InterDigital and Technicolor also use a variation on the idea for the latter’s ‘Advanced HDR’ (SL-HDR) technology which sends an SDR stream along with SL-HDR dynamic data in a single stream. If the equipment does not exploit the metadata, it is dropped, but if it knows about the technology, the SDR base signal can be enhanced to HDR.
VVC also has extra features to allow the different layers to be used for different camera angles, similar to the HEVC multiview extension. However, it does not include the specific tools for coding depth maps as introduced with the HEVC 3D video coding extension (3D-HEVC). It is expected that depth maps can be compressed much better with the essential tools of VVC at lower bit rates than pictures.
8K and VVC Multi-Layer Coding
At IBC, one of the impressive features of the NHK demonstration was the level of data transmission needed for the different signals. The HD layer was encoded at just 1Mbps, with the 4K/UltraHD layer adding a further 9 Mbps (total 10 Mbps) and 8K adding another 25Mbps for a total of 35Mbps using VVC. That’s an impressively low bit rate for what looked like well-encoded content to us (although a trade show codec demonstration is never the same as a full test including particularly challenging content).
NHK told us that it did not regard the demonstration’s quality as optimal and that it really regards 50Mbps as the benchmark for 8K/60P.
Different Transport Methods
A key feature of the multi-layer concept is using different transmission channels for each layer.

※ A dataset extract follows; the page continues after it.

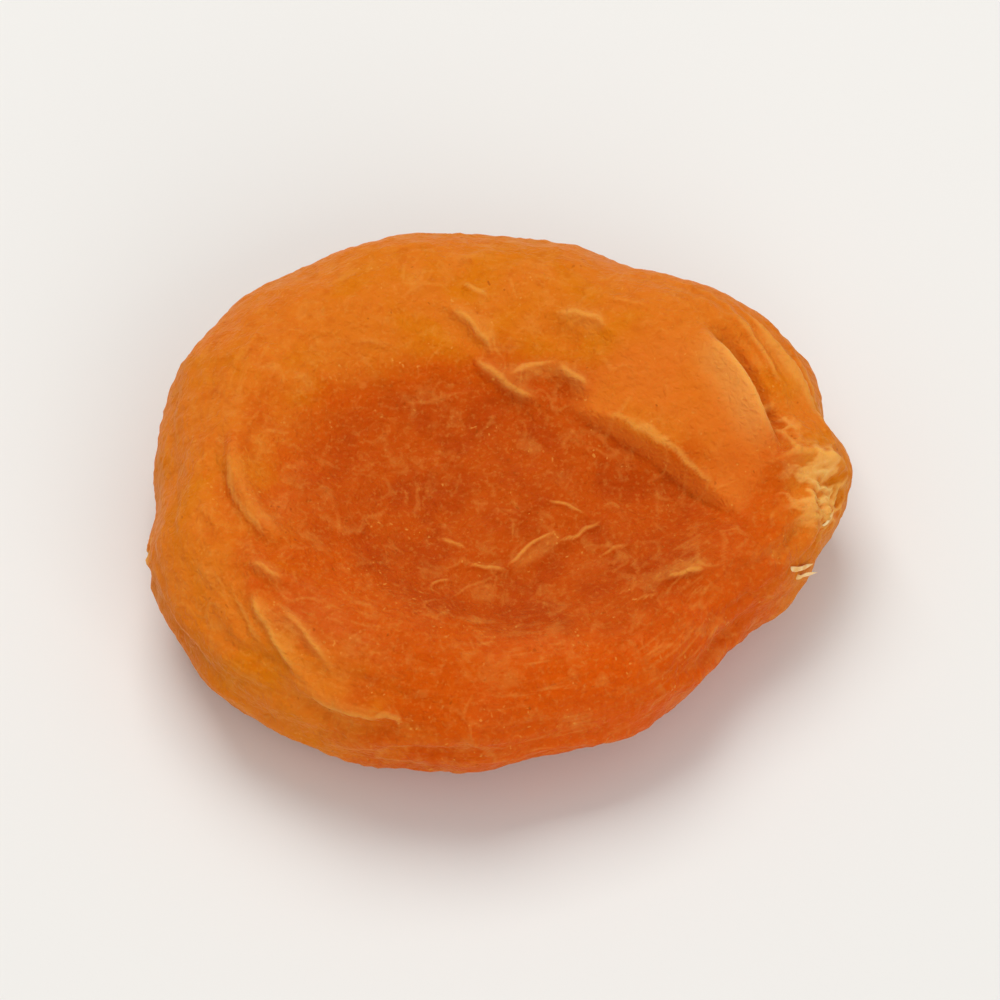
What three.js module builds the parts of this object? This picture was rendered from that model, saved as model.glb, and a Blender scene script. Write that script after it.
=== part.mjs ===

In particular, broadcasters using a terrestrial transmission system (and many people worldwide rely on DTT transmissions) can enhance the DTT layer with additional content or quality boosting using OTT/internet technology.
ATSC 3.0 allows MIMO technologies to support simultaneous vertical and horizontal antennas, allowing one layer to be transmitted over each but allowing a fall back to a single layer where the complete specification is not implemented.
Overall, the VVC specification seems to have the potential to significantly boost TV quality and add new features and services while minimizing the bandwidth of the transmission systems used.